Жил-был дед. Еще. Сильно тот дед любил рассолу капустного поиспить. Обдуется его до «Бог ты мой», и сидит, думает про всякие расширения огорода.
Еще дед тоже жил да был и дюже хотел африканских людей вживь поглядеть. Мечтал аж. Тут горел, как назло, в деревне дом. Все сбежались. Кто смотреть, кто плакать, а кто и помогал сдуру. Из пламени спасались самостоятельно два мужика и, как есть, в огне, наружу вон. Мать-перемат, кожа пузырится, обугливается.
– Африканские люди, – тычет пальцем дед. И помре.
А один дед так вообще жил со старухой. Очень он этого стеснялся. Да и она. Как не сядут ужины потчевать, так сидят и стесняются дружку-друга. Спать случиться – мука адская. Замрет дед на лавке, лежит и стесняется, а старуха, на печи затаившись, на краску исходит. Так в неведении и помре.
Еще одни тоже жили под логотипом деда да бабки. Охота им было колобка, а выходили все одне дети. Лавки поперезаполнили, места живого лишились – нетути колобка. А охота ж! И уж по-всякому пробовали. Куда! Дети и все тут.
– Можа мы как-то не так пробам? – дед то.
– А как еще?! – бабка строго. – Из муки что ли?
Сказку ту, про говорящий кусок теста, не придумали еще не один. Оттого так сложно было деду да с бабкой согласия снискать. А тут еще этот треклятый маразм.
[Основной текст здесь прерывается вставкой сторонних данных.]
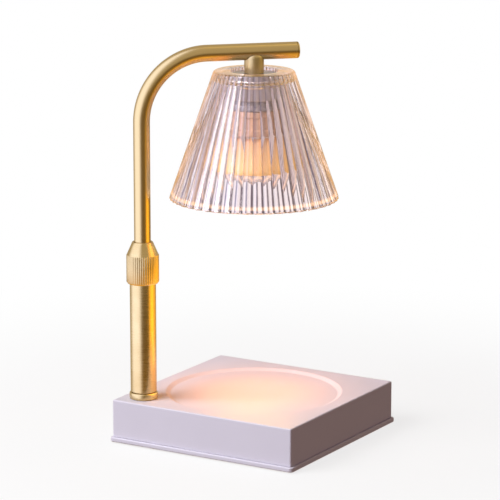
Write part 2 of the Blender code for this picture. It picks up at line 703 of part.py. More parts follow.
def swept_tube(name, rows, radius, bore, sides):
    """A bent pipe: a ring of points outside and inside at each row, joined by faces."""
    shape = bmesh.new()
    across = ARM_DIRECTION.cross(Vector((0, 0, 1)))
    rings = []
    for size in (radius, bore):
        for point, direction in rows:
            side = direction.cross(across)
            ring = []
            for k in range(sides):
                turn = 2 * math.pi * k / sides
                ring.append(shape.verts.new(point + (across * math.cos(turn) + side * math.sin(turn)) * size))
            rings.append(ring)
    count = len(rows)
    pairs = [(i, i + 1) for i in range(count - 1)] + [(count + i + 1, count + i) for i in range(count - 1)]
    pairs += [(count - 1, 2 * count - 1), (count, 0)]
    for a, b in pairs:
        for k in range(sides):
            n = (k + 1) % sides
            shape.faces.new((rings[a][k], rings[a][n], rings[b][n], rings[b][k]))
    return mesh_of(name, shape)


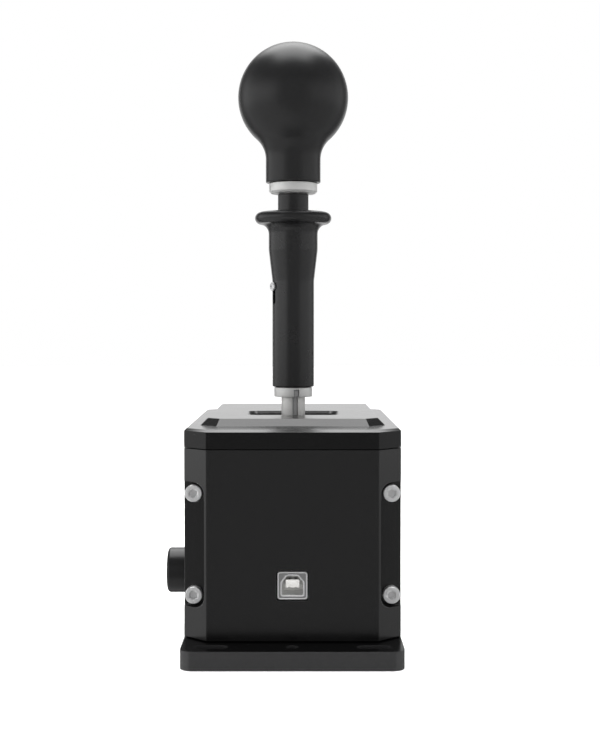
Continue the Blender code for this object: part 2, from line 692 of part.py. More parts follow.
def cradle(axis):
    """Gimbal ring on its two stubs, with the brake cheek, the detent sector and the select sensor."""
    ring = rounded_rectangle(CRADLE_HALF_X, CRADLE_HALF_Y, CRADLE_WALL / 2, 2)
    hole = rounded_rectangle(CRADLE_HALF_X - CRADLE_WALL, CRADLE_HALF_Y - CRADLE_WALL, CRADLE_WALL / 4, 2)
    frame = slab("cradle_frame", MACHINED, [ring, hole], CRADLE_HEIGHT, PIVOT)
    across = rod("stub_bore", None, PIVOT - Vector((CRADLE_HALF_X + OVER, 0, 0)),
                 PIVOT + Vector((CRADLE_HALF_X + OVER, 0, 0)), STUB_RADIUS + GAP)
    along = rod("pin_bore", None, PIVOT - Vector((0, CRADLE_HALF_Y + OVER, 0)),
                PIVOT + Vector((0, CRADLE_HALF_Y + OVER, 0)), PIN_RADIUS + RUN)
    combine(frame, across)
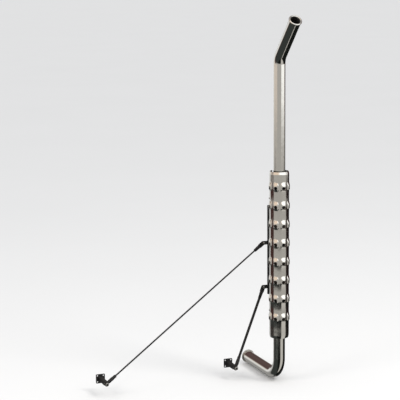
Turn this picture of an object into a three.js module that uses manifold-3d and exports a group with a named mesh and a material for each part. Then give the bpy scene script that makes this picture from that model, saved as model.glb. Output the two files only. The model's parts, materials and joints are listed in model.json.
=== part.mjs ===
// Vertical exhaust stack of a highway tractor, with its heat shield, muffler, support post and stay rods.
//
// Millimetres, +Z up. The exhaust pipe's upright axis is the line x = 0, y = 0 of the stack's own group,
// whose z = 0 is the lower end of the heat shield. The slanted outlet points rearward, along -Y, and the
// inlet elbow runs forward, along +Y. The exported group moves all of it so that the origin is the middle
// of the support post's forward face.

import * as THREE from "three";
import { mergeVertices } from "three/addons/utils/BufferGeometryUtils.js";
import Module from "manifold-3d";

const wasm = await Module();
wasm.setup();

// ---------------------------------------------------------------- driving dimensions

const CLEARANCE = 0.3; // between pieces that touch on the real object
const SLIP = 0.6; // radial play of a pipe in its slip joint
const PIPE_SIDES = 24;
const MUFFLER_SIDES = 24;
const SHIELD_SIDES = 16;
const BOLT_SIDES = 8;

const pipe = { radius: 44.45, wall: 2 };
const shield = {
  radius: 74,
  sheet: 1.5,
  length: 1280,
  bevelHeight: 19,
  bevelDepth: 4,
  openingHalfAngle: THREE.MathUtils.degToRad(24),
};
const bump = {
  rows: 8,
  rowPitch: 143.6,
  rowLift: 25,
  columns: 8,
  halfWidth: 24,
  halfHeight: 40,
  topScale: 0.56,
  height: 9,
  sheet: 1.8,
  holeRadius: 12,
  holeDrop: 9,
};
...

Куда!
Удавленник и вскрытый
Ударцев вскрыл вены в коммунальной ванной. Хотел в тазу, да уж больно тянуло поиздохнуть назло. Наполнил емкость. Улегся в нее. Рванул бритвой. Забылся.
Очнулся от невероятной легкости. Вылез. В дверь колотили.
– Напился и уснул там! – комментарий для коридора из-за двери.
Обернувшись, Ударцев посмотрел на себя, погруженного в буро-красную жидкость. Мерзкая смерть. Дверь поддели с петель, дернули в сторону, зашумели, заохали. Он обошел столпившихся, удалился на кухню.
Из окна осенний двор чернел сумерками. Кто-то буйствовал речами, заплетая упортвейненным языком мысль. Над кухней, этажом выше, кто-то бил или насиловал женщину. Иных поводов так орать не выискивалось. Но было плевать. Хотелось смотреть в окно.
Разрывали телефон. В милицию! В скорую! В ЖКХ: комната освободилась! Родственникам: комната освободилась! Закипели нервами, задергали кадыком – пустые фразы, бессмысленное сожаление. Все уже произошло.
– Ударцев.
Обернулся.
Из своей комнатенки выглядывал Головин.
– Чего орут?
– Я вены вскрыл. Помыться им негде. То и шумят.
– Зайди.
Пройдя в комнату, Ударцев увидел Головина висящего в поспешно изобретенной из бельевой веревки петле. Лицо было обезображено судорогами.
– Видал? – Головин хохотнул. – Прибрался я.
– Давно? – Ударцев непроизвольно потер шею. Заныло в руку.
– Да с час. – Головин, болезненно улыбаясь, диким взглядом рассматривал висящее в петле. – Думал, язык откушу. Нет. Глянь!
– Водки бы, – гость уселся на отброшенный табурет.
– И ведь как повезло! Данилыч даже не зашел. Успел. А так, выдернул бы, ты что-о-о!
– Повезло, – согласился.
В комнате пахло шиповником и мятой – заварник на подоконнике еще не успел окончательно остыть, источал аромат. С обстановкой запах не гармонировал. Головин уткнулся в газету на столе, заваленную рыбьими объедками, громко вычитал:
– Куплю коня! О, кто-то отчаялся.
– Почему отчаялся?
– Коня держать! – Головин прикрикнул, – шутка ль в деле? Это сложно! Это… ты что-о-о! Да не приведи, Господь!
– Кони… Им воля нужна. Безволие – духота. – Ударцев почернел лицом. – Впрочем, касательно звезд…
В ослепительной паузе ничего лучше, нежели уставиться в оконный проем, оба не выдумали. Долго молчали. Слушали рокот коридорной суеты. За окном мелькнули габариты 02, 03. Быстро. Оперативно и ненужно. Где-то постукивало, отскрыпывало половицами, разламывалось на созвучия. Квадрат окна веял спокойствием. Почувствовали.